(Some records)
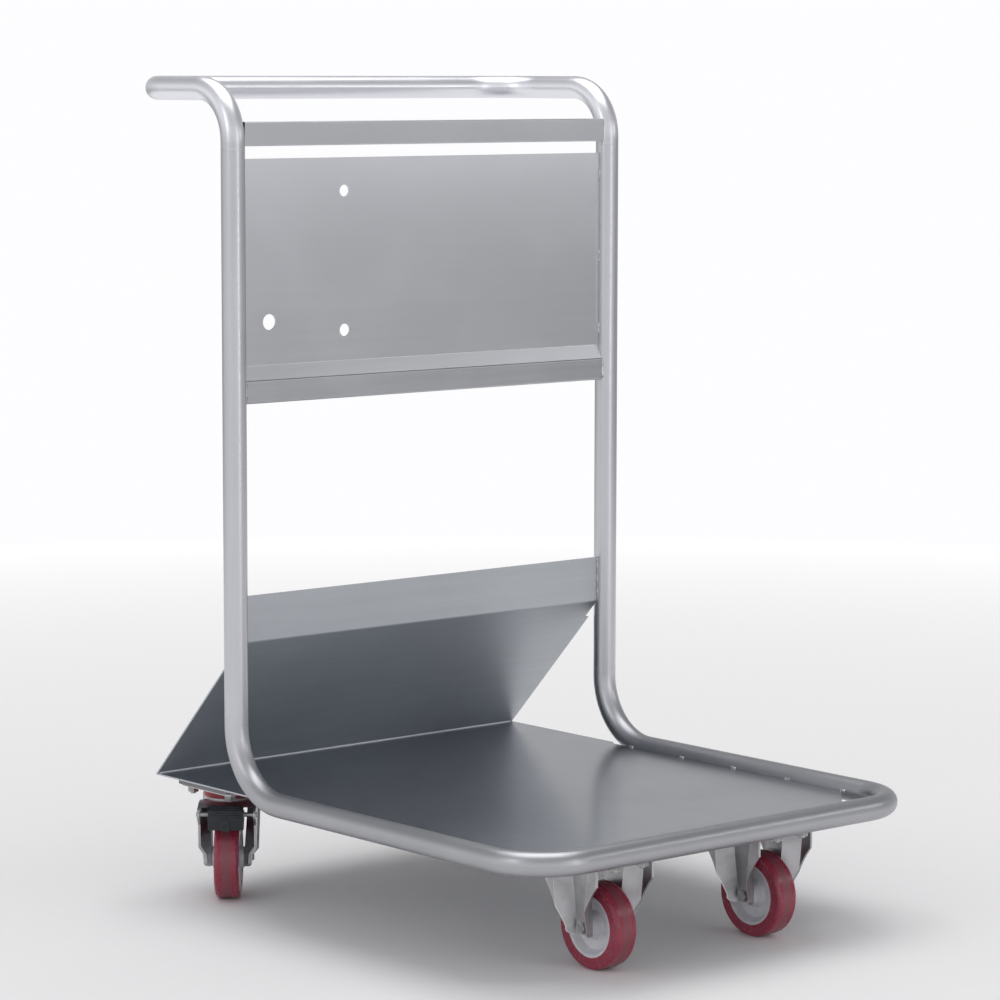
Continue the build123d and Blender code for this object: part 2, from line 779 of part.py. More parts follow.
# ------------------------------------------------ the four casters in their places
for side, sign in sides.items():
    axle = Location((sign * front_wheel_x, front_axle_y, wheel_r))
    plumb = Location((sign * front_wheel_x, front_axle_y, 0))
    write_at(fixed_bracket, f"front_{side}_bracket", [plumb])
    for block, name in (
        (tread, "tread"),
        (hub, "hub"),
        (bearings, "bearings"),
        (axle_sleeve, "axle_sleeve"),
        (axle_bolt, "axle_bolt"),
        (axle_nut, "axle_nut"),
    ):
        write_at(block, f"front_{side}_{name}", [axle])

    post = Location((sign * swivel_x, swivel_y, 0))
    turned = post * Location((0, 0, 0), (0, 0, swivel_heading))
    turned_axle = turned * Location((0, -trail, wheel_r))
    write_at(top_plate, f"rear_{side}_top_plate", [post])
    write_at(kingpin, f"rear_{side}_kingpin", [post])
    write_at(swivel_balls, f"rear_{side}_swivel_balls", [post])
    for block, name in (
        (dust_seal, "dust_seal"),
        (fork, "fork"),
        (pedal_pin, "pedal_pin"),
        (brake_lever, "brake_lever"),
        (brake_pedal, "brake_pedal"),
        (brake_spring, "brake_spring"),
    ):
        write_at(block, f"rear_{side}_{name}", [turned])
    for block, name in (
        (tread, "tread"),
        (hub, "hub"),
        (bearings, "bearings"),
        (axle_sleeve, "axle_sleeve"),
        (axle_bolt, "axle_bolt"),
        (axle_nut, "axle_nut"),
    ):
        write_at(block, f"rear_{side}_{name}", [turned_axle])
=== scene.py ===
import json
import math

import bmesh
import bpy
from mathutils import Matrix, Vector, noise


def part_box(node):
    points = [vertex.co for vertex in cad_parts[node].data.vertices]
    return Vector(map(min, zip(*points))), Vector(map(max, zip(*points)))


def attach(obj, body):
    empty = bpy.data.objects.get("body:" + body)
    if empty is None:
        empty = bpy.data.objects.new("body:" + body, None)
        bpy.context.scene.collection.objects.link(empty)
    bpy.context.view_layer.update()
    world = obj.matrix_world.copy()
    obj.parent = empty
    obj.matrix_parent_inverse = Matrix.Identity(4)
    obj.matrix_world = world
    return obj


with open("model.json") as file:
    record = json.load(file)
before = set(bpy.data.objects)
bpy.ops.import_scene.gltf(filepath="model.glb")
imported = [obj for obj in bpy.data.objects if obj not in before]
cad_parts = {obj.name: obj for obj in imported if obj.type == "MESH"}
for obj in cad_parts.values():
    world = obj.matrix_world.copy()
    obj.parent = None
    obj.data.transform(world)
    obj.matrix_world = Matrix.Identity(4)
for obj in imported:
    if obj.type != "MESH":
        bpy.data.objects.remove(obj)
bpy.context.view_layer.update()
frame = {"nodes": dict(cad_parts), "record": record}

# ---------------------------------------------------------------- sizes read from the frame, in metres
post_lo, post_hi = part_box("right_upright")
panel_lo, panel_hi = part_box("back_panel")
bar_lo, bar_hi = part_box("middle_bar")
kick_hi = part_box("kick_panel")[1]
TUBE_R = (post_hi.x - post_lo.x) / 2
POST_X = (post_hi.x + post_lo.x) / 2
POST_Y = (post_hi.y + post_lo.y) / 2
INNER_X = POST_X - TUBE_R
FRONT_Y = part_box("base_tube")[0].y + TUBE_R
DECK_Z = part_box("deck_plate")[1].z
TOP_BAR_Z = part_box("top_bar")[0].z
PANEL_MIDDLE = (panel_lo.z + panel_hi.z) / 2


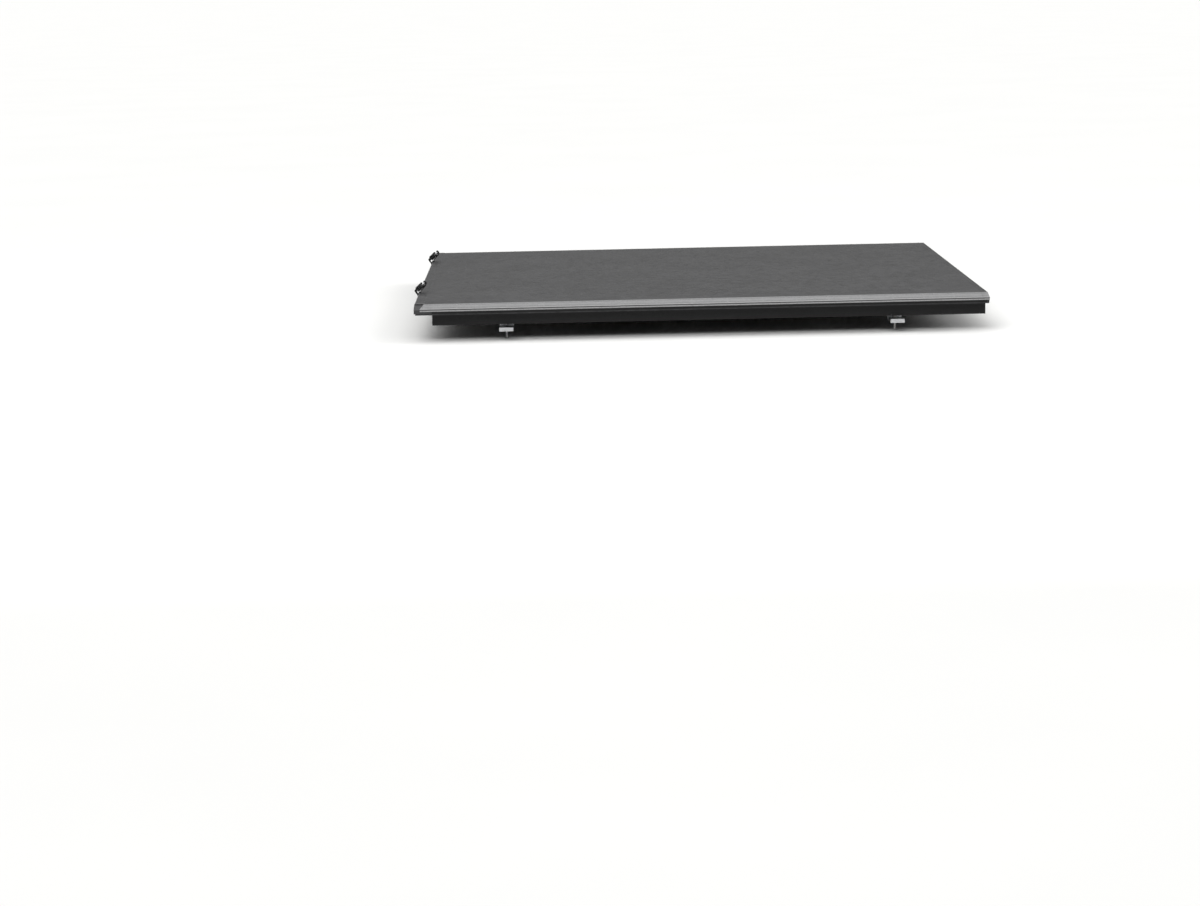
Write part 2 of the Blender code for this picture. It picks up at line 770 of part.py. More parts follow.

◆ Set task
Only the lines from the one holding "points = [vertex.co" through the one holding "imported = [obj" are wanted; retype them exactly.

◆ Solved exercise
    points = [vertex.co for vertex in cad_parts[node].data.vertices]
    return Vector(map(min, zip(*points))), Vector(map(max, zip(*points)))


def attach(obj, body):
    empty = bpy.data.objects.get("body:" + body)
    if empty is None:
        empty = bpy.data.objects.new("body:" + body, None)
        bpy.context.scene.collection.objects.link(empty)
    bpy.context.view_layer.update()
    world = obj.matrix_world.copy()
    obj.parent = empty
    obj.matrix_parent_inverse = Matrix.Identity(4)
    obj.matrix_world = world
    return obj


with open("model.json") as file:
    record = json.load(file)
before = set(bpy.data.objects)
bpy.ops.import_scene.gltf(filepath="model.glb")
imported = [obj for obj in bpy.data.objects if obj not in before]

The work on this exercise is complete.